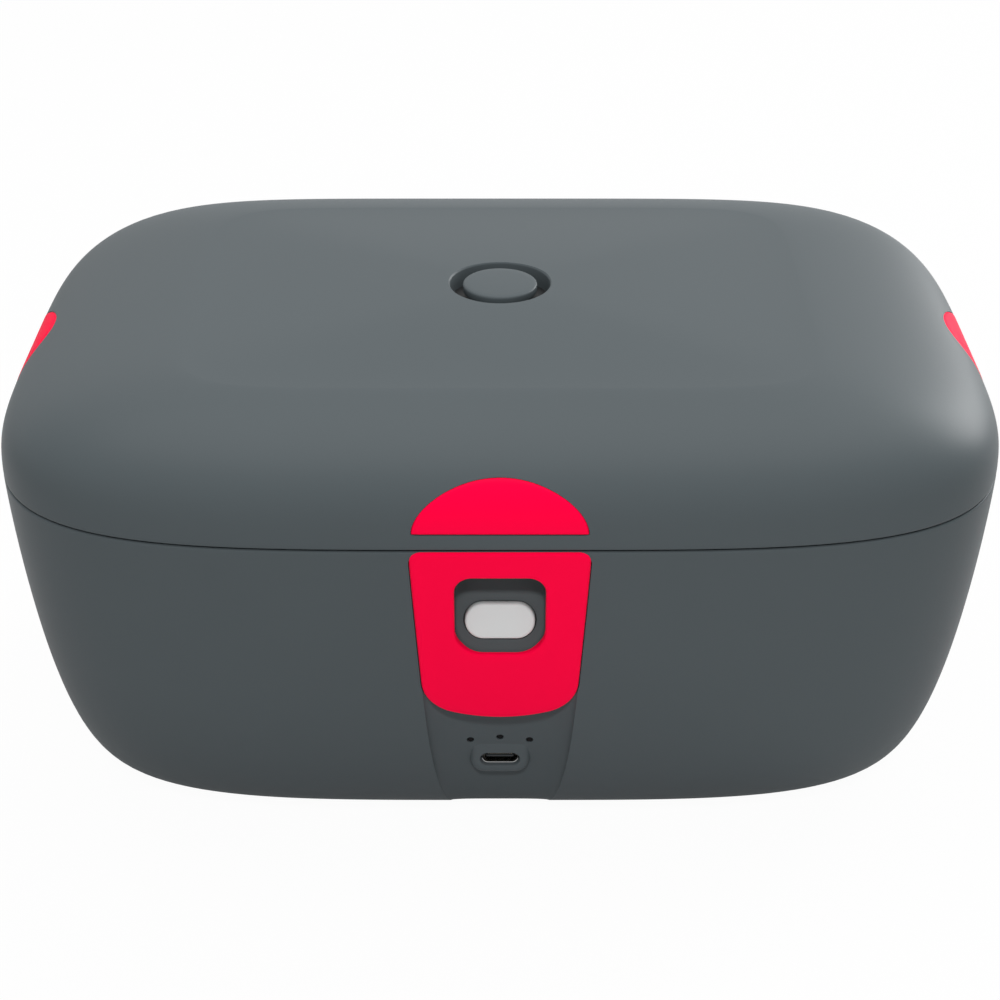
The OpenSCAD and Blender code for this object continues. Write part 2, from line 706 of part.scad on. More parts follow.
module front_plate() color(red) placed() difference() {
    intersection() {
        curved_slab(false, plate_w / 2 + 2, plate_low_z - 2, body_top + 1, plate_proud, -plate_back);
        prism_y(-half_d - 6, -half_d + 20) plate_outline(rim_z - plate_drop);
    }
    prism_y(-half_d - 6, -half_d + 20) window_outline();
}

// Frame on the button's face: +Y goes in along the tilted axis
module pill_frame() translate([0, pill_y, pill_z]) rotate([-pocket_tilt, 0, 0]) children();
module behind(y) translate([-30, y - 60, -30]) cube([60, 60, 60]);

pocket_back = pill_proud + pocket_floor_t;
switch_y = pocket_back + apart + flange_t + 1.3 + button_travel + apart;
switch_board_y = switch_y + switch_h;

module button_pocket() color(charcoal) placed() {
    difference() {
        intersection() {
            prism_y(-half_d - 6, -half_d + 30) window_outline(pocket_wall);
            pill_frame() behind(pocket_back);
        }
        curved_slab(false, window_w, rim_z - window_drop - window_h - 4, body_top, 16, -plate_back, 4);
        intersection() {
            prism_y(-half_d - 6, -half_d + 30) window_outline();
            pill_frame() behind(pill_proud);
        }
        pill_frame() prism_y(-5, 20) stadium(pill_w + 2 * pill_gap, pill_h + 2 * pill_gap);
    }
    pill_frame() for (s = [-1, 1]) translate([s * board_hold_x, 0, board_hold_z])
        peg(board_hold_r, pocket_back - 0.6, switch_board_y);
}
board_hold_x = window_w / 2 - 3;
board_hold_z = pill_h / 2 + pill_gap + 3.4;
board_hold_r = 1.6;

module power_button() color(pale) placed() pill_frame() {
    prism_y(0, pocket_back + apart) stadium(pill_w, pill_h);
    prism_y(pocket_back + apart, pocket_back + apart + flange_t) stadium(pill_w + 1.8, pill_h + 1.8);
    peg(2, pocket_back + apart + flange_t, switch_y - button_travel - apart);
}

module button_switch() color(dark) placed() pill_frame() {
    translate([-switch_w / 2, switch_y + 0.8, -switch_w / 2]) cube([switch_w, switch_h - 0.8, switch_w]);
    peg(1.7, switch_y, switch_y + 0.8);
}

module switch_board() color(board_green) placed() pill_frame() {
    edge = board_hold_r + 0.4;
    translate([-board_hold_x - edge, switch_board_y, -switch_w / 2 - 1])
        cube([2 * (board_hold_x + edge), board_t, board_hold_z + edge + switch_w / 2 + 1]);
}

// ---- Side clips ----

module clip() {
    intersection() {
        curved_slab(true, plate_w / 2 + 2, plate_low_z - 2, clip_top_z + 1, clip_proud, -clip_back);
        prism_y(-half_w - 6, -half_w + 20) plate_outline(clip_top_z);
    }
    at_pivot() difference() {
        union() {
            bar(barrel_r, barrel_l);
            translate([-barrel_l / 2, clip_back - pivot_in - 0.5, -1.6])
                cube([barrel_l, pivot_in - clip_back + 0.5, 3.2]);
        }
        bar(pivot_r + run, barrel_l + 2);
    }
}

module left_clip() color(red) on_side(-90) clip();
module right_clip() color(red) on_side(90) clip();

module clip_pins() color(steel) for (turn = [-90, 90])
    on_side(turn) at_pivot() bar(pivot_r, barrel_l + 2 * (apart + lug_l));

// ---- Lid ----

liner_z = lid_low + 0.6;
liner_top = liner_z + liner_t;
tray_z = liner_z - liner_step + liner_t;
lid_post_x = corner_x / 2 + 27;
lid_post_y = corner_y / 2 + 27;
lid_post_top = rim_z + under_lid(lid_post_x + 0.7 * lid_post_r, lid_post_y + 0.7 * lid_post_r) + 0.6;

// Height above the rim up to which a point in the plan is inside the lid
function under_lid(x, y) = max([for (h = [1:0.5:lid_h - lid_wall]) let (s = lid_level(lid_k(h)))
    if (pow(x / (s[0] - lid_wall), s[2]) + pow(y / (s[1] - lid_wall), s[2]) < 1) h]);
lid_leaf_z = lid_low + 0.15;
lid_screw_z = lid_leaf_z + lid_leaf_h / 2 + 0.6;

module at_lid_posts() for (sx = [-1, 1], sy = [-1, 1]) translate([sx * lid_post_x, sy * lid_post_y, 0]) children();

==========

## Requirement
Each line of the listing should be copied exactly.

## Answer for the task
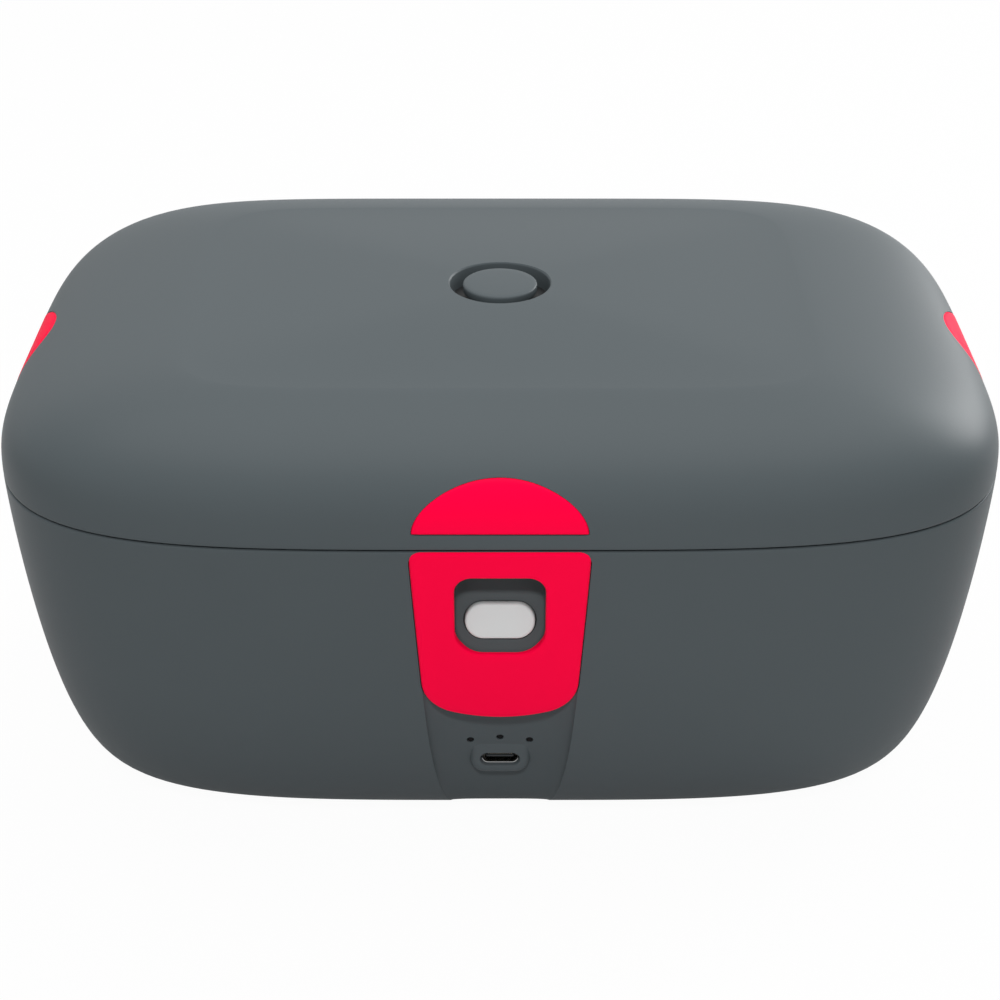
The OpenSCAD and Blender code for this object continues. Write part 2, from line 706 of part.scad on. More parts follow.
module front_plate() color(red) placed() difference() {
    intersection() {
        curved_slab(false, plate_w / 2 + 2, plate_low_z - 2, body_top + 1, plate_proud, -plate_back);
        prism_y(-half_d - 6, -half_d + 20) plate_outline(rim_z - plate_drop);
    }
    prism_y(-half_d - 6, -half_d + 20) window_outline();
}

// Frame on the button's face: +Y goes in along the tilted axis
module pill_frame() translate([0, pill_y, pill_z]) rotate([-pocket_tilt, 0, 0]) children();
module behind(y) translate([-30, y - 60, -30]) cube([60, 60, 60]);

pocket_back = pill_proud + pocket_floor_t;
switch_y = pocket_back + apart + flange_t + 1.3 + button_travel + apart;
switch_board_y = switch_y + switch_h;

module button_pocket() color(charcoal) placed() {
    difference() {
        intersection() {
            prism_y(-half_d - 6, -half_d + 30) window_outline(pocket_wall);
            pill_frame() behind(pocket_back);
        }
        curved_slab(false, window_w, rim_z - window_drop - window_h - 4, body_top, 16, -plate_back, 4);
        intersection() {
            prism_y(-half_d - 6, -half_d + 30) window_outline();
            pill_frame() behind(pill_proud);
        }
        pill_frame() prism_y(-5, 20) stadium(pill_w + 2 * pill_gap, pill_h + 2 * pill_gap);
    }
    pill_frame() for (s = [-1, 1]) translate([s * board_hold_x, 0, board_hold_z])
        peg(board_hold_r, pocket_back - 0.6, switch_board_y);
}
board_hold_x = window_w / 2 - 3;
board_hold_z = pill_h / 2 + pill_gap + 3.4;
board_hold_r = 1.6;

module power_button() color(pale) placed() pill_frame() {
    prism_y(0, pocket_back + apart) stadium(pill_w, pill_h);
    prism_y(pocket_back + apart, pocket_back + apart + flange_t) stadium(pill_w + 1.8, pill_h + 1.8);
    peg(2, pocket_back + apart + flange_t, switch_y - button_travel - apart);
}

module button_switch() color(dark) placed() pill_frame() {
    translate([-switch_w / 2, switch_y + 0.8, -switch_w / 2]) cube([switch_w, switch_h - 0.8, switch_w]);
    peg(1.7, switch_y, switch_y + 0.8);
}

module switch_board() color(board_green) placed() pill_frame() {
    edge = board_hold_r + 0.4;
    translate([-board_hold_x - edge, switch_board_y, -switch_w / 2 - 1])
        cube([2 * (board_hold_x + edge), board_t, board_hold_z + edge + switch_w / 2 + 1]);
}

// ---- Side clips ----

module clip() {
    intersection() {
        curved_slab(true, plate_w / 2 + 2, plate_low_z - 2, clip_top_z + 1, clip_proud, -clip_back);
        prism_y(-half_w - 6, -half_w + 20) plate_outline(clip_top_z);
    }
    at_pivot() difference() {
        union() {
            bar(barrel_r, barrel_l);
            translate([-barrel_l / 2, clip_back - pivot_in - 0.5, -1.6])
                cube([barrel_l, pivot_in - clip_back + 0.5, 3.2]);
        }
        bar(pivot_r + run, barrel_l + 2);
    }
}

module left_clip() color(red) on_side(-90) clip();
module right_clip() color(red) on_side(90) clip();

module clip_pins() color(steel) for (turn = [-90, 90])
    on_side(turn) at_pivot() bar(pivot_r, barrel_l + 2 * (apart + lug_l));

// ---- Lid ----

liner_z = lid_low + 0.6;
liner_top = liner_z + liner_t;
tray_z = liner_z - liner_step + liner_t;
lid_post_x = corner_x / 2 + 27;
lid_post_y = corner_y / 2 + 27;
lid_post_top = rim_z + under_lid(lid_post_x + 0.7 * lid_post_r, lid_post_y + 0.7 * lid_post_r) + 0.6;

// Height above the rim up to which a point in the plan is inside the lid
function under_lid(x, y) = max([for (h = [1:0.5:lid_h - lid_wall]) let (s = lid_level(lid_k(h)))
    if (pow(x / (s[0] - lid_wall), s[2]) + pow(y / (s[1] - lid_wall), s[2]) < 1) h]);
lid_leaf_z = lid_low + 0.15;
lid_screw_z = lid_leaf_z + lid_leaf_h / 2 + 0.6;

module at_lid_posts() for (sx = [-1, 1], sy = [-1, 1]) translate([sx * lid_post_x, sy * lid_post_y, 0]) children();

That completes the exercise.